Just to clarify, my counter-argument
had two parts. The first was that the argument provided for why rape jokes were
never OK was not a strong one because it depends on the claim rape jokes are inherently different from other jokes, but it fails to
demonstrate so effectively. There has to be some trait about the topic of rape that separates it from all of the other awful shit we joke about for anyone to expect us to treat it differently. Identifying that trait is essential making and understanding the argument.
The second part was broadly about humor itself and whether any topic, no matter how offensive, should ever be beyond consideration. Even when it is harmful for society as a whole, I have reasons why I want art to be insulated from this level of criticism. I’m not sure if that’s a conversation I’m ready to have right now, but whatever. Let’s try.
The second part was broadly about humor itself and whether any topic, no matter how offensive, should ever be beyond consideration. Even when it is harmful for society as a whole, I have reasons why I want art to be insulated from this level of criticism. I’m not sure if that’s a conversation I’m ready to have right now, but whatever. Let’s try.
-----
Contrarian Ex-Vegetarian
I eat meat again. It had been six years. When I am asked
why, I say, “I think it’s important to periodically reexamine your life
choices.” No one seems to mind that this is not an answer, least of all me.
So, why was I ever a vegetarian in the first place? Well, it
goes back to a trip I took with Heather in the spring of 2006. I took her
to New York, then to visit my family in Texas; altogether, we were gone about a
5 days, I think. It was during that trip that I really noticed how difficult it could
be for Heather, a vegetarian already, to find decent food in unfamiliar environments
(keep in mind that this is before anyone had Google Maps on our phones). Often
she could only eat the sides at restaurants. A few times she would order menu
items appeared to be meatless only to discover some questionable, unlisted ingredient or sauce
and have to scrap the whole thing.
That was just New York. Texas was worse.
My life privilege thus exposed, I became a vegetarian
as an act of protest—protest of the unfair treatment of vegetarians—or, as
Chelsea would later term it, a “contrarian vegetarian.” Over time, a basic ethics
evolved. To my carnivore friends, the ones who thought I was crazy, who asserted
our right to eat animals by sovereignty of nature, I could say essentially
this: if we can now thrive in life without destroying other living things, do we not
have a moral obligation to try?
This put me in a bit of an ethical pickle now, doesn’t it?

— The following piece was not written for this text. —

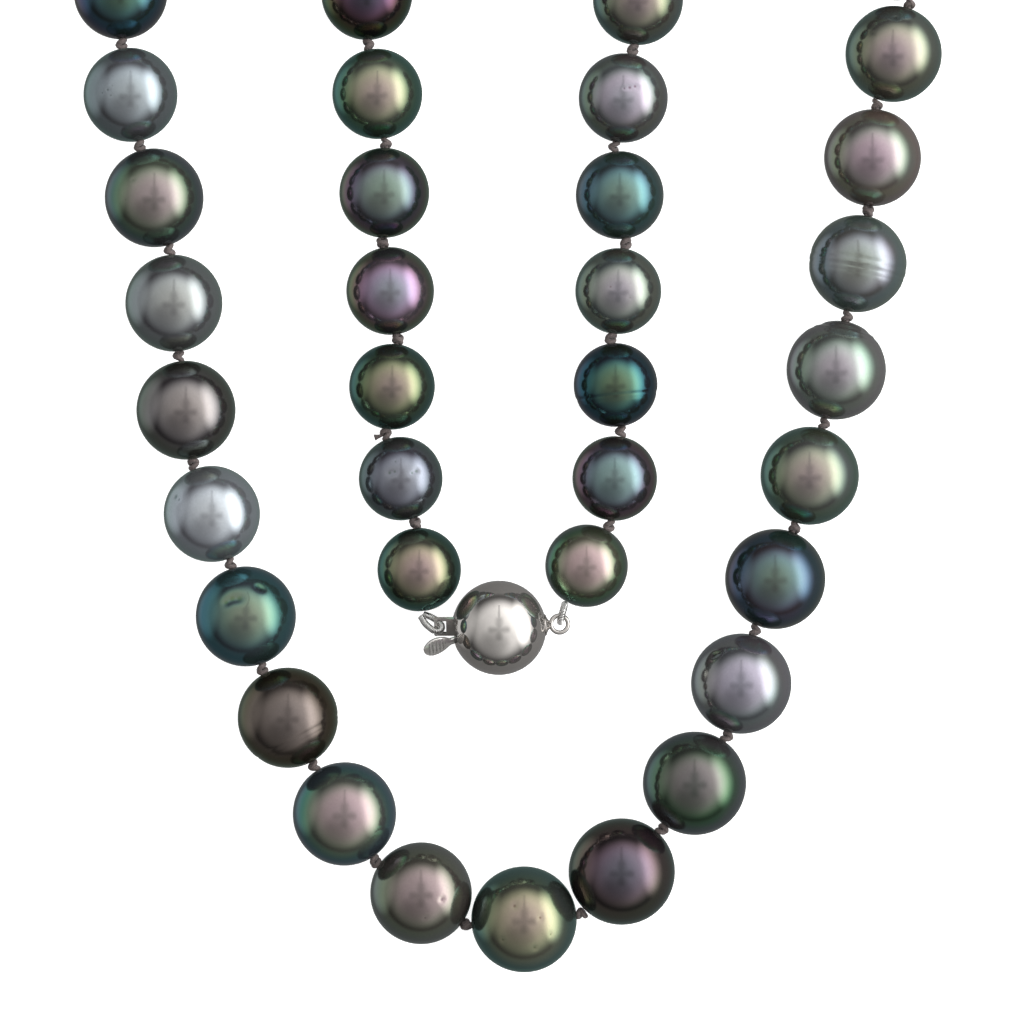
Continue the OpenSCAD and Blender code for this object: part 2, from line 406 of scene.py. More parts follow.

How do I reconcile the disparity between what I still feel is a very good ethical stance and the actions I take now without feeling particularly bad? Well… I haven’t so much as
reconciled it as I have put it away. When I think of my previous ethic, I recall that it came from a perspective
that every action in life should be consistently, philosophically grounded. I don’t exactly
believe that anymore or, at least, I don’t think “philosophy,” itself, is merely what I
once believed.
Of course, some common ethical concerns could sneak through this very big loophole. This, then, is how I could justify spending money on beer instead of
giving it to the needy. Strange perversities sneak through as well: there are large
parts of my body I would now like to grill and eat.
Am I kidding?
-----
The Ethics of Ethics
I wonder at the end of
the day if I have been ethical enough. Have I acted with appropriate
responsibility for myself and society? Have I done enough for my fellow man to
consider myself one of the good ones—not just enough to compare myself to
others, but to live up to an anonymous, higher standard?
Have I been feminist enough
today? Was it antifeminist to criticize a feminist stance, to defend
misogynistic themes in comedy because of some weaknesses in the arguments against? Or
did I do right by feminism by demanding a higher level of rigor from an
argument that could have otherwise skated by on presupposed agreement?
This is how I feel right now writing
this: haughty, guilty and exposed. I don’t like rape jokes one bit; it would be
easier for me to believe that they should never exist. It is possible that a stronger
argument would make me believe it, but right now, I just don’t. That sucks.
So, what do I tell myself at the
end of the day? I tell myself that the only truly ethical stance is to keep
wondering, to never feel that you’ve done enough. And in the meantime, try not
to do harm, and can still recognize yourself from your enemies. I think, for now, that should be enough.